Furthermore, your accountants likely enjoy tasks that allow them to exercise their analytic skills and grow in their career. When manual reconciliation takes up much of their time, they can feel frustrated, stuck in their role, and lacking growth opportunities, which can negatively impact talent retention.

International transactions complicate the process

A company may cater its processes to its native currency, while maintaining vendors using different currencies. This creates imbalances between company systems and the corresponding bank documents. 

Fees will often modify the transactions themselves, as banks and other intermediaries may record and output the data as a lump sum. Manually sifting through which financial institutions are lumping together ABC fees on top of XYZ transactions is laborious and error-prone. 

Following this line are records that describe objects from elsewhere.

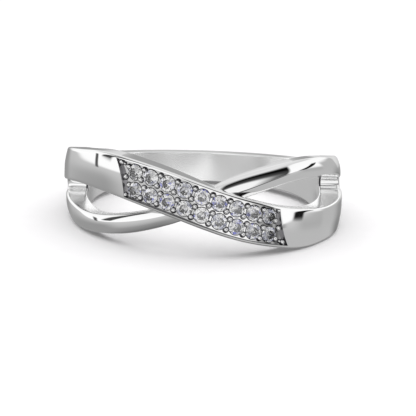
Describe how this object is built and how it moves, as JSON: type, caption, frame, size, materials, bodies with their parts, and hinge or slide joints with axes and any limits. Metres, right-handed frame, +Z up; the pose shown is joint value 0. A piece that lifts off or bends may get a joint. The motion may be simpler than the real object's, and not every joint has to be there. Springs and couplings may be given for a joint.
{
  "type": "crossover ring",
  "caption": "Finger ring lying on its side: a ribbon paved with small round stones crosses over a narrower plain ribbon, and both run together into a plain polished back band.",
  "frame": {"origin": "bottom centre of the box round the resting ring, on the surface that it lies on", "axes": "+Z up from that surface; the crossing of the ribbons faces -Y; +X to the right as seen from the front"},
  "size_m": [0.0206, 0.0206, 0.0066],
  "materials": {
    "polished_metal": "mirror polished white metal with a bright plating",
    "stones": "small round brilliants with metal grains between them"
  },
  "bodies": {
    "root": {"ring_band": "polished_metal", "pave": "stones"}
  },
  "joints": []
}
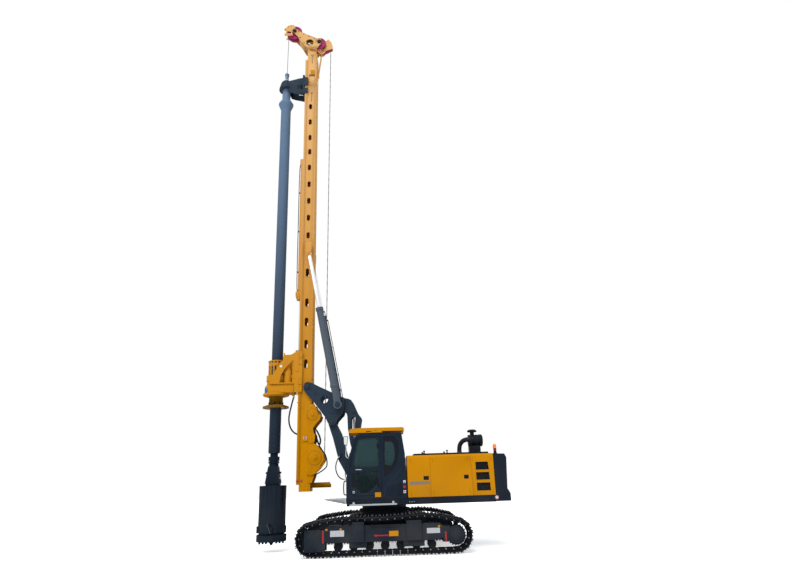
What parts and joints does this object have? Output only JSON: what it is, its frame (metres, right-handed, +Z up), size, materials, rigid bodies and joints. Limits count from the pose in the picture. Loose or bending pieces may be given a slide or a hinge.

Time differences are not always reflected in the transactional data. Because the balance sheet reflects a specific moment in time, manually adjusting for this can impact the timeline and accuracy of a company’s reconciliations.

It’s inefficient

Manually entering, sharpshooting, importing, and exporting data take timetime that could be spent on other more strategic tasks that could impact the future of the business. You hired your finance for their strategic know-how and analytical skills, so wasting their energies on data entry drains valuable talent resources.

We touched on this before, but it’s worth mentioning again. Given that tools exist to automate this tedious process, it is simply inefficient to rely on manual reconciliation.

So what can you do?

Automating reconciliation improves control and empowers employees to remain in compliance. Leveraging finance automation software will free up your accountants’ time to focus on more strategic tasks, which will positively impact employee motivation, team productivity, and the business’ bottom line.